The Albanese government is close to finalising new laws to re-detain migrants and refugees deemed to pose an “unacceptable risk” of reoffending, amid an escalating political fight.
The bill to be introduced to parliament this week is modelled on counter-terrorism laws put in place by the former Coalition government, but with some differences.
Under the existing counter-terror provisions, the government can apply to a court for a “continuing detention order” for someone who has been convicted of terrorism-related offences and has served their sentence.
The court must be satisfied that the person poses an unacceptable risk of reoffending.
Under the counter-terrorism laws, such orders can only be made when someone is still in custody or under an interim detention order.
The proposed new bill, expected to go to cabinet on Monday, is likely to allow such orders to be made for a broader category of people and will allow individuals already released to be re-detained.
The ABC reported on Sunday that the use of the Coalition-era counter-terrorism laws as a template was intended, in part, to help secure the opposition’s support for legislation that it wants to pass before parliament rises for the year.
But Guardian Australia has been told the main factor is the need for any legislative package to be consistent with last month’s landmark high court decision striking out indefinite immigration detention.

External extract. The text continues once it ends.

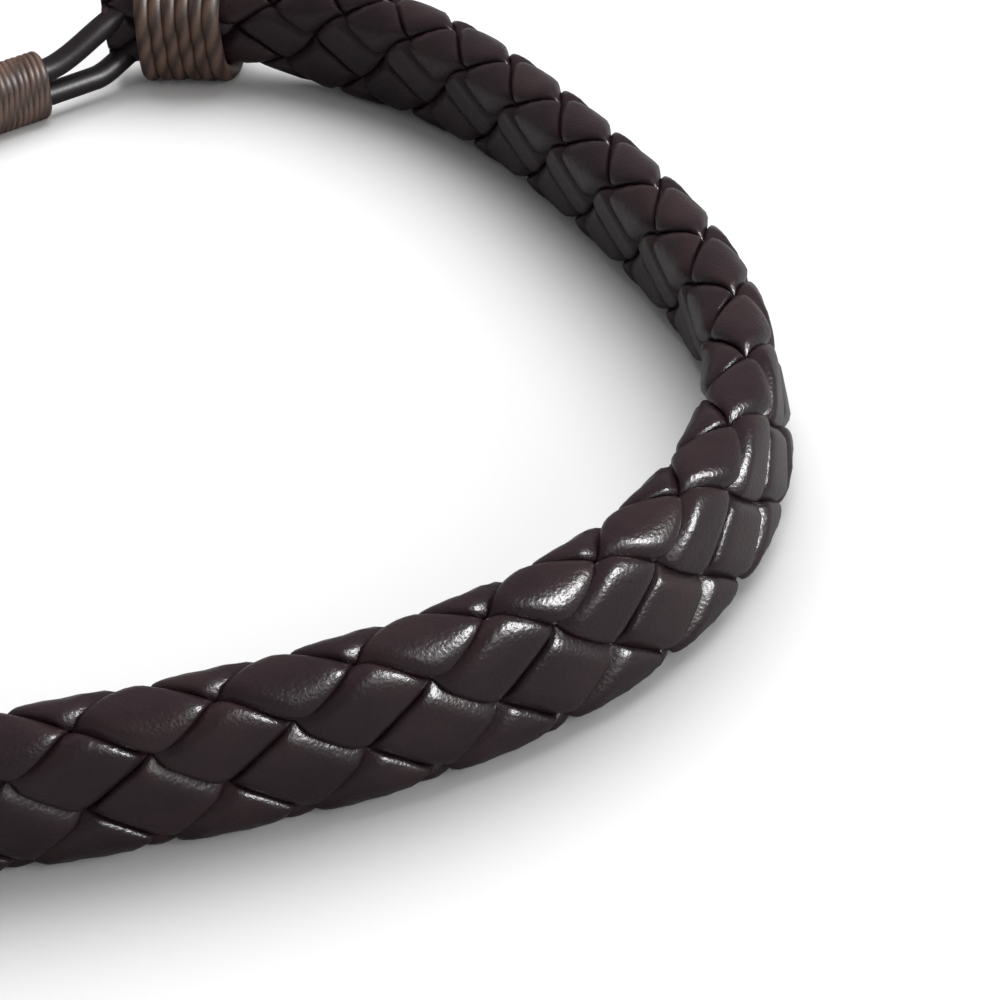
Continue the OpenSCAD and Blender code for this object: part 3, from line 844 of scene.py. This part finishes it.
class OBJECT_OT_bracelet_stage(bpy.types.Operator):
    """Sets the camera at the photograph's angle over a pale floor, under soft studio light"""

    bl_idname = "object.bracelet_stage"
    bl_label = "Stage"

    def execute(self, context):
        scene = context.scene
        self.camera(scene, scene.bracelet_stage)
        self.floor(scene.bracelet_stage)
        for name, light in LIGHTS.items():
            self.light(scene, name, **light)
        self.surroundings(scene)
        return {"FINISHED"}

    def camera(self, scene, stage):
        """Looks down at a point beside the loop's centre, turned about the line of sight"""
        centre = -loop_middle(scene.bracelet_loop)
        e, roll = stage.elevation, stage.roll
        forward = Vector((0, math.cos(e), -math.sin(e)))
        right, up = Vector((1, 0, 0)), Vector((0, math.sin(e), math.cos(e)))
        camera_x = math.cos(roll) * right + math.sin(roll) * up
        camera_y = math.cos(roll) * up - math.sin(roll) * right
        aim = Vector((centre[0] + stage.aim_x, centre[1] + stage.aim_y, 0))
        data = bpy.data.cameras.new("Camera")
        data.lens, data.sensor_width, data.clip_start = stage.lens, SENSOR_MM, NEAREST
        camera = bpy.data.objects.new("Camera", data)
        turned = Matrix((camera_x, camera_y, -forward)).transposed().to_4x4()
        camera.matrix_world = Matrix.Translation(aim - stage.distance * forward) @ turned
        scene.collection.objects.link(camera)
        scene.camera = camera

    def floor(self, stage):
        """Matt white paper, which the camera sees paler than the light that it throws back on the leather"""
        bpy.ops.mesh.primitive_plane_add(size=FLOOR_SIZE)
        floor = bpy.context.object
        floor.name = "floor"
        material, tree, shader = new_material("Matt white paper")
        seen = add(tree, "ShaderNodeLightPath").outputs["Is Camera Ray"]
        colour = add(tree, "ShaderNodeMix", {"Factor": seen, "A": stage.bounce[:], "B": stage.floor[:]},
                     data_type="RGBA")
        tree.links.new(colour.outputs["Result"], shader.inputs["Base Color"])
        shader.inputs["Roughness"].default_value = 0.9
        shader.inputs["Specular IOR Level"].default_value = 0.2
        floor.data.materials.append(material)

    def light(self, scene, name, spot, size, power, kept_from=None):
        """A round light that faces the lit spot"""
        data = bpy.data.lights.new(name, "AREA")
        data.shape, data.size, data.energy = "DISK", size, power
        lamp = bpy.data.objects.new(name, data)
        lamp.location = spot
        lamp.rotation_euler = (Vector(LIT_SPOT) - Vector(spot)).to_track_quat("-Z", "Y").to_euler()
        lamp.visible_glossy = kept_from != "glossy"
        lamp.visible_diffuse = kept_from != "diffuse"
        scene.collection.objects.link(lamp)

    def surroundings(self, scene):
        """Even white light all round, and colours shown as they are"""
        world = bpy.data.worlds.new("Studio")
        world.use_nodes = True
        background = world.node_tree.nodes["Background"]
        background.inputs["Color"].default_value = (1, 1, 1, 1)
        background.inputs["Strength"].default_value = AMBIENT
        scene.world = world
        scene.view_settings.view_transform = "Standard"


class OBJECT_OT_bracelet_strands(bpy.types.Operator):
    """Plaits the eight leather laces round the flattened tube"""

    bl_idname = "object.bracelet_strands"
    bl_label = "Strands"

    def execute(self, context):
        scene = context.scene
        band, braid, whipping = Band(scene), scene.bracelet_braid, scene.bracelet_whipping
        way_count = braid.columns // 2
        guide = guide_line("band_line", on_floor(band.line), band.lean(band.angles))
        tree = lace_tree(wrap_tree())
        values = {
            "Guide": guide, "Material": dyed_leather(scene.bracelet_finishes), "Stations": LACE_STATIONS,
            "Corners": LACE_CORNERS, "From": band.strand_from, "To": band.strand_to,
            "Guide From": float(band.distances[0]),
            "Braid From": band.braid_from, "Braid To": band.braid_to, "Pitch": braid.pitch,
            "Columns": float(braid.columns), "Column Shift": braid.column_shift, "Lace": braid.lace,
            "Gap": braid.gap, "Press": braid.press, "Cover Over": braid.cover_over,
            "Cover Under": braid.cover_under, "Dive From": braid.dive_from, "Dive To": braid.dive_to,
            "Height": braid.height, "Thickness": braid.thickness, "Squeezed Height": whipping.height,
            "Squeezed Thickness": whipping.thickness, "Squeeze Length": whipping.squeeze,
            "Lift": whipping.cord + whipping.play, "Wall": braid.lace + braid.gap / 2,
            "Even Depth": braid.even_depth, "Variation": braid.variation,
        }
        for n in range(braid.columns):
            values["Way"] = -1.0 if n < way_count else 1.0
            values["Start"] = braid.phase + n % way_count * braid.pitch
            values["Seed"] = LACE_SEED_STEP * n
            make_piece(f"plaited_lace_{n + 1}", tree, values, [f"strand_{n + 1}"])
        bpy.data.objects.remove(guide)
        return {"FINISHED"}


class OBJECT_OT_bracelet_whippings(bpy.types.Operator):
    """Winds waxed cord round both ends of the braid"""

    bl_idname = "object.bracelet_whippings"
    bl_label = "Whippings"

    def execute(self, context):
        scene = context.scene
        band, whipping = Band(scene), scene.bracelet_whipping
        guide = guide_line("band_line", on_floor(band.line), band.lean(band.angles))
        high, thick = wound_on(whipping)
        tree = winding_tree(wrap_tree())
        first = float(band.distances[0])
        starts = {"far": band.braid_to, "near": band.braid_from - whipping.length}
        for number, (end, start) in enumerate(starts.items()):
            values = {
                "Guide": guide, "Material": waxed_cord(scene.bracelet_finishes),
                "Stations": TURN_STATIONS * whipping.turns, "Corners": CORD_CORNERS,
                "Turns": float(whipping.turns), "From": start - first, "Length": whipping.length,
                "Cord": whipping.cord, "Height": high, "Thickness": thick, "Slack": whipping.slack,
                "Seed": WHIPPING_SEED_STEP * number,
            }
            make_piece(f"whipping_cord_{end}", tree, values, [f"whipping_{end}"])
        bpy.data.objects.remove(guide)
        return {"FINISHED"}


class OBJECT_OT_bracelet_closing(bpy.types.Operator):
    """Draws the two closing laces and winds the sliding knot round them"""

    bl_idname = "object.bracelet_closing"
    bl_label = "Closing laces and knot"

    def execute(self, context):
        scene = context.scene
        closing, whipping, looks = scene.bracelet_closing, scene.bracelet_whipping, scene.bracelet_finishes
        line = ClosingLine(scene, Band(scene))

        # In the knot, one lace lies above the other
        inner_high = 2 * closing.lace + 3 * whipping.play
        inner_thick = closing.lace + 2 * whipping.play
        knot_middle = inner_high / 2 + closing.knot_cord
        beside = (closing.lace + whipping.play) / 2
        leather = round_leather(looks)
        tree = round_lace_tree()

        # The upper lace settles over the whole way to the knot, and the lower one over half of it
        for end, up, inside, settle in (("upper", closing.up, knot_middle + beside, closing.knot_from),
                                        ("lower", -closing.down, knot_middle - beside, closing.knot_from / 2)):
            guide = guide_line(f"{end}_line", line.lace_path(up, inside, settle))
            values = {"Guide": guide, "Material": leather, "Corners": ROUND_LACE_CORNERS,
                      "Diameter": closing.lace}
            make_piece(f"closing_lace_{end}", tree, values, [f"lace_{end}"])
            bpy.data.objects.remove(guide)

        guide = guide_line("closing_line", on_floor(line.line))
        start = float(np.interp(line.knot_first, line.shares, line.distances))
        end = float(np.interp(line.knot_last, line.shares, line.distances))
        values = {
            "Guide": guide, "Material": waxed_cord(looks), "Stations": TURN_STATIONS * closing.knot_turns,
            "Corners": CORD_CORNERS, "Turns": float(closing.knot_turns), "From": start, "Length": end - start,
            "Cord": closing.knot_cord, "Height": inner_high, "Thickness": inner_thick,
            "Slack": closing.knot_slack, "Seed": KNOT_SEED,
        }
        make_piece("sliding_knot_cord", winding_tree(wrap_tree()), values, ["sliding_knot"])
        bpy.data.objects.remove(guide)
        return {"FINISHED"}


class VIEW3D_PT_bracelet(bpy.types.Panel):
    """Lists the sizes, the colours and the operators"""

    bl_label = "Braided leather bracelet"
    bl_idname = "VIEW3D_PT_bracelet"
    bl_space_type = "VIEW_3D"
    bl_region_type = "UI"
    bl_category = "Bracelet"

    def draw(self, context):
        for name in POINTERS:
            box = self.layout.box()
            group = getattr(context.scene, name)
            for key in group.__annotations__:
                box.prop(group, key)
        for operator in OPERATORS:
            self.layout.operator(operator.bl_idname)


POINTERS = {
    "bracelet_loop": LoopSizes,
    "bracelet_braid": BraidSizes,
    "bracelet_whipping": WhippingSizes,
    "bracelet_closing": ClosingSizes,
    "bracelet_finishes": Finishes,
    "bracelet_stage": StageSettings,
}
OPERATORS = (OBJECT_OT_bracelet_stage, OBJECT_OT_bracelet_strands, OBJECT_OT_bracelet_whippings,
             OBJECT_OT_bracelet_closing)
CLASSES = (*POINTERS.values(), *OPERATORS, VIEW3D_PT_bracelet)


def register():
    for kind in CLASSES:
        bpy.utils.register_class(kind)
    for name, group in POINTERS.items():
        setattr(bpy.types.Scene, name, PointerProperty(type=group))


def unregister():
    for name in POINTERS:
        delattr(bpy.types.Scene, name)
    for kind in reversed(CLASSES):
        bpy.utils.unregister_class(kind)


def main():
    register()
    bpy.ops.object.bracelet_stage()
    bpy.ops.object.bracelet_strands()
    bpy.ops.object.bracelet_whippings()
    bpy.ops.object.bracelet_closing()


if __name__ == "__main__":
    main()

Last week the Australian Border Force confirmed that more than 140 people had been released as a result of the high court’s NZYQ decision, which ordered that a stateless Rohingya man be freed because there was “no real prospect of his removal from Australia becoming practicable in the reasonably foreseeable future”.
In reasons published last Tuesday, the judges said the ruling would not “prevent detention of the plaintiff on some other applicable statutory basis, such as under a law providing for preventive detention of a child sex offender who presents an unacceptable risk of reoffending if released from custody”.
The agriculture minister, Murray Watt, said on Sunday that the government would “follow the high court’s reasoning, which said that these matters need to be made by courts rather than ministers”.
He told Sky News the government was preparing “a robust preventative detention and community safety order scheme”.
“What we want to make sure is that the worst of the worst of these people who’ve been released into the community are detained, but that that’s done so in a constitutional way that stands up in court,” Watt said.
But the Greens senator Sarah Hanson-Young blasted the major parties on Sunday for engaging in a “race to the bottom”.
She said it was “ludicrous” that “the government wants to ram this through the Senate in the next three or four days”.
“Peter Dutton said ‘boo’ and the government went to water,” Hanson-Young told the ABC’s Insiders program.
“This is kneejerk hysteria policymaking, it’s a kind of moral panic.”
Hanson-Young said her party was not interested in doing a deal with Labor on the legislation.
“This is all about making refugees and migrants a group in our community that people are afraid of. I’ve debated immigration policy in this country for a long time and it’s Groundhog Day. It’s revolting. I think it’s dangerous.”
The Coalition’s immigration spokesperson, Dan Tehan, told Sky News the looming bill should be “as tough as we can possibly make it” and should “apply to as many detainees as it possibly can”.
Tehan was asked to back up the Coalition’s claim that the high court ruling on indefinite detention required the release of only one detainee, but did not give a direct response.
Tehan insisted that the government had “serious questions” to answer.
“Well, what we are asking of the government is to release all the information so that we know all the detainees they did release had to be released,” he said.
On Thursday the federal court ordered the government to immediately free the Iranian asylum seeker Ned Kelly Emeralds, who spent a decade in immigration detention, in the first release ordered since the new high court precedent.
In what he had earlier called a “particularly disturbing case”, Justice Geoffrey Kennett found Emeralds’ detention was unlawful because there was no real prospect of his deportation “becoming practicable in the reasonably foreseeable future”.
The ruling brought to at least 142 the number of people released as a result of the high court’s landmark NZYQ decision.